Another common experience is that mirroring feels more impressive for occasional use than for daily productivity. It is fantastic when you need a big screen for an hour. It is less magical if you are trying to turn your living room TV into a full-time office monitor. TVs sit farther away, they handle text differently, and the wireless link is never as dependable as a cable.
Then there is the app factor. People often assume mirroring is the best way to watch everything from a Windows laptop on a TV, but that is not always true. If the Fire TV already has a native app for the service you want, that app is often smoother and sharper than mirroring the whole desktop. Mirroring shines most when the content is stuck in a browser, tied to a document, or part of something the TV cannot do on its own.
The biggest lesson from real-world use is simple: treat Firestick mirroring like a handy bonus feature, not a guaranteed right.
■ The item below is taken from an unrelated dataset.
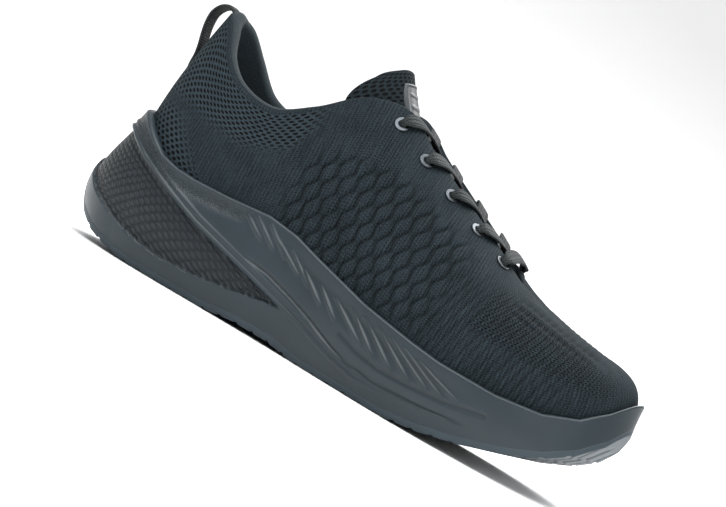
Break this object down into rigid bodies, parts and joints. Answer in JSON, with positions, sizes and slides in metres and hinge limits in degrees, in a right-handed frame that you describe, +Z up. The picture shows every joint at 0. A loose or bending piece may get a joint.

If your device supports it and your Windows 10 PC is Miracast-friendly, it can be genuinely useful. If it does not, the fastest path to happiness may be a third-party receiver app, a dedicated wireless display adapter, or the humble HDMI cable quietly sitting in a drawer, wondering why everyone forgot it was the reliable one.
Final thoughts
If you are wondering how to mirror Windows 10 to Firestick, the short answer is this: check whether your Firestick supports mirroring, put it into mirroring mode, press Windows + K on your PC, and connect. When the stars align, it is quick and surprisingly convenient.
The longer and more honest answer is that Firestick screen mirroring is not universal across every Fire TV device, and Windows wireless display support depends on your PC hardware too. That is why the smartest approach is to start with the native method, then move to workarounds only if needed.
In the best-case scenario, you get a clean wireless setup for videos, presentations, and casual browsing. In the worst-case scenario, you learn that your devices are not ideal dance partners and switch to a better method. Either way, you win, because you stop wasting time poking random menus and start using the setup that actually fits your gear.